Under the influence of electrodynamic interactions, for a current with values greater than 10 kA (even for large dimensions of the electrodes), the arc compresses in a vacuum to form a concentrated (also called narrowed) form. The arc of this form, especially when it is stationary for a long time, causes their strong erosion as a result of local and deep melting of the electrodes. Due to the long cooling time, the deep craters filled with the liquid metal of the electrodes and large and hot metal drops thrown into the space of the vacuum chamber contribute (through vapor emission) to the reduction of the voltage strength of the switch after passing the current half-wave through the zero value, which may cause the arc to re-ignite.
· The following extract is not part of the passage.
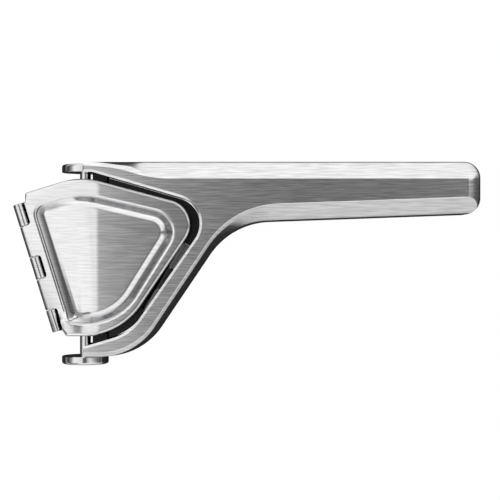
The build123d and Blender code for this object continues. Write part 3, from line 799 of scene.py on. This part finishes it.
def shellRings():
    # matched rings of the flat sheet: under it, round its rim and up over the raised part
    sheet = shellShape["sheet"]
    rimEdge = [(0.5, -sheet), (0.15, -sheet), (0.0, -sheet + 0.12), (0.0, -0.95), (0.1, -0.68), (0.25, -0.48),
               (0.45, -0.32), (0.7, -0.19), (1.0, -0.095), (1.35, -0.035), (1.7, -0.005), (2.0, 0.0)]
    insets = [-1.15, -1.0, -0.8, -0.6, -0.35, -0.25, -0.15, 0.0, 0.15, 0.3, 0.5, 0.8, 1.2, 1.6, 2.0, 2.4, 2.8, 3.1,
              3.4, 3.7, 3.95, 4.15, 4.3, 4.45, 4.6, 4.8, 5.1, 5.4, 5.8, 6.2]

    def level(loop, z):
        return [(p.x, p.y, z) for p in loop]

    # the inner surface first, from its middle out to the rim
    rings = [embossRing(i + 0.5, i, sheet) for i in (5.7, 4.3, 3.2, 1.6, 0.5, -0.4)]
    rings.append(level(rimLoop(0.8), -sheet))
    rings += [level(rimLoop(inset), z) for inset, z in rimEdge]
    flangeOuter, flangeInner = rimLoop(2.0), embossLoop(insets[0])
    for share in (0.2, 0.4, 0.6, 0.8):
        rings.append(level([a.lerp(b, share) for a, b in zip(flangeOuter, flangeInner)], 0.0))
    rings += [embossRing(inset, inset, 0.0) for inset in insets]
    return [[Vector(point) for point in ring] for ring in rings]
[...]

After the craters and metal infiltrations on the electrodes solidify, even with the application of high contact pressure, it is no longer possible to obtain their adhesion over a large surface. In the conditions of throughput of the switch, it causes an increase in contact resistance with local areas of increased current density, and thus also heating.
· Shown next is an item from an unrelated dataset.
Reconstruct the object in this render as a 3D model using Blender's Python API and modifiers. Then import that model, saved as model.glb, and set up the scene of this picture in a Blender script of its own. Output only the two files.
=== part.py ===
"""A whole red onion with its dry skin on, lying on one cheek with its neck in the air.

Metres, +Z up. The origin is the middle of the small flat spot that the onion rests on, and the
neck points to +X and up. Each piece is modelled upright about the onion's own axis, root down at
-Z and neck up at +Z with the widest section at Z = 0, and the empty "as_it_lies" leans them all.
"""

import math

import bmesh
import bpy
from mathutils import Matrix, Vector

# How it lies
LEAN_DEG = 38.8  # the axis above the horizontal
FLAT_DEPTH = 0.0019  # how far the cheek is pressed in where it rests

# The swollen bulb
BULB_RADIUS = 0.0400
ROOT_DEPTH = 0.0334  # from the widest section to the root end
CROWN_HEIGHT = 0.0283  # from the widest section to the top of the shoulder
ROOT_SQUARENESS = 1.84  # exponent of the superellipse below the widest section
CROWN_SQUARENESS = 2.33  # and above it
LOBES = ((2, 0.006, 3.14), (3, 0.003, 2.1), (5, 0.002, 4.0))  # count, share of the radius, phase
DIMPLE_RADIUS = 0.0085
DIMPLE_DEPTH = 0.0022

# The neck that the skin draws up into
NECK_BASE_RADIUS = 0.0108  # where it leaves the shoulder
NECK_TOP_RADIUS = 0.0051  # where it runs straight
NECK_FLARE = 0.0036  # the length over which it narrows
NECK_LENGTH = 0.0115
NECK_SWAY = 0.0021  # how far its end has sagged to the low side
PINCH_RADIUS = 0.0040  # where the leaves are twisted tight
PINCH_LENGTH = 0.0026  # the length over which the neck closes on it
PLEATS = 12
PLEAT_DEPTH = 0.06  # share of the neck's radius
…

In order to reduce the negative effects of the arc, vacuum circuit breakers have been using for many years either methods of electrodynamic forcing the arc motion (e.g. by using contacts generating a radial magnetic field) or methods aimed at raising the limit of the current value at which the discharge concentration occurs. The second method is achieved by acting on the electric arc with a magnetic field parallel to the direction of the plasma flow (the so-called axial magnetic field). As for high voltage switches there is a rule that the magnetic field should decay concurrently with the decrease of the arc current to zero, therefore they are produced either by means of a suitably shaped contact or by using external coils connected in series in the arc current flow circuit. It should be added that the use of an axial magnetic field (regardless of the method of its production), in addition to stabilizing the discharge, also lowers the arc voltage, which contributes to the limitation of the amount of energy released in the discharge.

When using external coils or typical "coil" or "corona" type electrodes, in which the circumferential component of the current flow generates an axial magnetic field in the contact area, the radial distribution of the magnetic field induction is characterized by a maximum in the electrode axis and its decrease towards the edge of the contacts. The steepness of this decrease depends on the external dimensions of the coils or the design of the contact system.

Experimental studies show that the vacuum high-current arc, despite stabilizing under the action of the axial magnetic field, tends to concentrate in the area of the maximum value of the magnetic induction. This means that the distribution of the field with its maximum value in the axis of the electrode system will result in the arc concentration in this area, which in turn will cause increased local electrode melting and will reduce the switching capacity of the vacuum circuit breaker.

PL 205 411 B1

In order to counteract the concentration of the arc in the central part of the contact system, many companies developed special designs of electrodes producing multipolar (usually 2 or 4) magnetic field induction distributions in the inter-contact space.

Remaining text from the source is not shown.